Use this drug as ordered by your doctor. Read all information given to you. Follow all instructions closely.

All oral products:

  • Take with or without food.

Liquid (solution):

  • Measure liquid doses carefully. Use the measuring device that comes with this drug. If there is none, ask the pharmacist for a device to measure this drug.

Skin patch:

  • Wash your hands before and after use.
  • Put on clean, dry, healthy skin on the upper arm.
  • Do not put on irritated skin.
  • Do not put on skin where you have just used creams, oils, lotions, powder, or other skin products. The patch may not stick as well.
  • Do not use patches that are cut or do not look right.
  • If the patch loosens, put tape ONLY on the edges of the patch to hold it in place.
  • You may bathe or shower while wearing the patch. Do not swim, use a hot tub, or sauna while wearing the patch.
  • After you take off a skin patch, be sure to fold the sticky sides of the patch to each other.

Long-acting injection:

  • It is given as a shot into the fatty part of the skin.
  • Do not use this drug more often than 1 time every 7 days.

Short-acting injection:

  • It is given as a shot into a vein.

What do I do if I miss a dose?

  • Call your doctor to find out what to do.

How do I store and/or throw out this drug?

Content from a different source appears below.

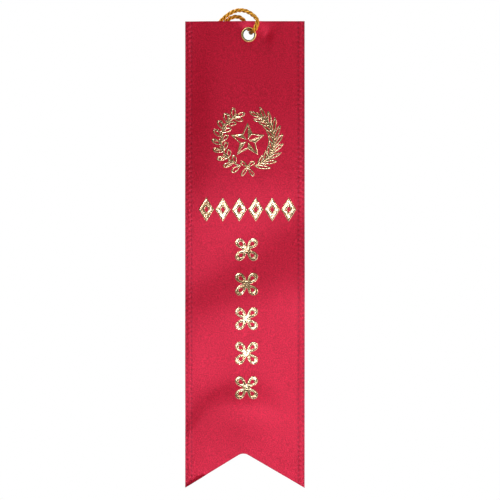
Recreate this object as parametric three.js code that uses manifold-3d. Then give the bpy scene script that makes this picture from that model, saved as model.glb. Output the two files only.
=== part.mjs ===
// A hanging award ribbon: a satin ribbon with a swallowtail end, a brass eyelet near the top,
// stamped foil ornaments on the face, and a twisted cord threaded through the eyelet and knotted.
//
// Millimetres. +Z is up, the printed face looks towards -Y, and +X is to the right of that face.
// The origin is the centre of the eyelet's hole, halfway through the cloth.

import * as THREE from 'three';
import { mergeVertices } from 'three/addons/utils/BufferGeometryUtils.js';
import Module from 'manifold-3d';

const wasm = await Module();
wasm.setup();

// ---- The ribbon ----
const RIBBON_WIDTH = 50.8; // two inches
const RIBBON_LENGTH = 198.4; // just under eight inches
const CLOTH = 0.3; // thickness of the satin
const EYELET_DROP = 5.75; // top edge to the centre of the eyelet
const EYELET_SIDE = 1.65; // the eyelet is this far right of the ribbon's centreline
const NOTCH_DEPTH = 15.2; // tips to the point where the two slanting cuts would meet
const NOTCH_SIDE = -0.65; // that point, from the ribbon's centreline
const NOTCH_RADIUS = 4; // the point is rounded off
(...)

All oral products and skin patch:

  • Store at room temperature.
  • Store in a dry place. Do not store in a bathroom.

All oral products:

  • Protect from light.

Skin patch:

  • Store patches in pouch until ready for use.

All injection products:

  • If you need to store this drug at home, talk with your doctor, nurse, or pharmacist about how to store it.

All products:

  • Keep all drugs in a safe place. Keep all drugs out of the reach of children and pets.
  • Check with your pharmacist about how to throw out unused drugs.

General drug facts

  • If your symptoms or health problems do not get better or if they become worse, call your doctor.
  • Do not share your drugs with others and do not take anyone else’s drugs.
  • Keep a list of all your drugs (prescription, natural products, vitamins, OTC) with you. Give this list to your doctor.
  • Talk with the doctor before starting any new drug, including prescription or OTC, natural products, or vitamins.
  • Some drugs may have another patient information leaflet. If you have any questions about this drug, please talk with your doctor, nurse, pharmacist, or other health care provider.
  • If you think there has been an overdose, call your poison control center or get medical care right away. Be ready to tell or show what was taken, how much, and when it happened.

Consumer Information Use and Disclaimer

This information should not be used to decide whether or not to take this medicine or any other medicine. Only the healthcare provider has the knowledge and training to decide which medicines are right for a specific patient. This information does not endorse any medicine as safe, effective, or approved for treating any patient or health condition. This is only a brief summary of general information about this medicine. It does NOT include all information about the possible uses, directions, warnings, precautions, interactions, adverse effects, or risks that may apply to this medicine. This information is not specific medical advice and does not replace information you receive from the healthcare provider. You must talk with the healthcare provider for complete information about the risks and benefits of using this medicine.